I booked a private tour and our guide picked us up bright and early as we’d requested so we could view the canyon in the breaking morning light. He was warm, chatty and masterful at commanding his Jeep over the ice-patched canyon floor, a floor that later became a series mud traps as the ice melted in the heat of the burning sun.
Our guide explained that his whole family lived in the canyon. Always had and always would. He’d grown up on the land, had his kids on the land, continued to work on the land. “I’m 101% canyon Indian,” he said. I stopped him.
“I’m sorry but what is your full name?”
“James Yazzie Jr.” The same James Yazzie Jr. from The New York Times article.
“I can’t believe this. I just read about you in The New York Times.” I said.
“Oh? Oh yes, there was a nice guy, a writer. I showed him around a couple months ago.”

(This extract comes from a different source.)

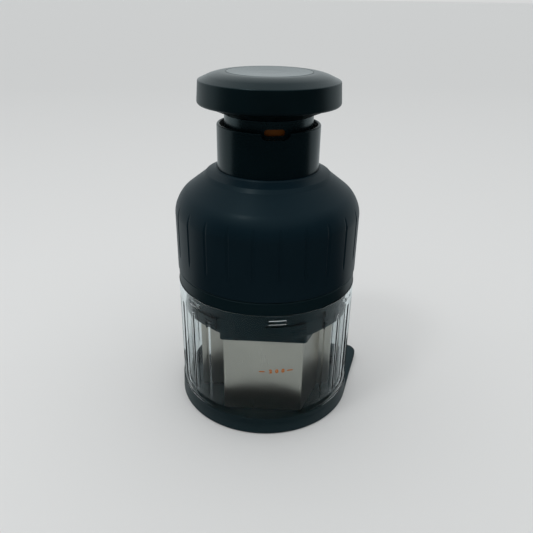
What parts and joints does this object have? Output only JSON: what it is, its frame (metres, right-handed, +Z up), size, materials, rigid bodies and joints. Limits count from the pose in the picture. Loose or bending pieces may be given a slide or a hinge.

He had no idea the article had been published or what it had said. It seemed to amuse him that I’d read it, but only in a passing way. Instead he breezed it by mentioning the movies he’d been in that had been shot in the canyon, or movies his family had been in. Hollywood excited him it seemed. Newspapers, not so much.
At the end of the day, the canyon floor complete, Dylan and I decided to rush to the overlook on the canyon’s South Rim to see the infamous Spider Rock before dark. The sun set just before we arrived and by the time we got to the viewing terraces, the horizon had become a delicate ombré of pinks, oranges and blues. Before long, a navy wave flooded the sky and all that was left was a full, luminous, heaving moon pinned perfectly in the sky.
I wish I could say we’d had the foresight to plan it this way but it was dumb luck. We stood there, alone with the full moon on the last night of our babymoon, and let this ancient and spiritual place fill us with its thousands of years of life, humanity, toil, love and birth.
“Welcome,” I thought, my eyes focused on the horizon with one arm cradling my belly and the other wrapped behind Dylan’s back. A quiet smile enveloped me. “Welcome to this world.”
And what a world it is.
Stayed: Sacred Canyon Lodge
Saw: Spider Rock and the origins of America.
Ate: Whatever we could find at the grocery store, otherwise known as the gas station.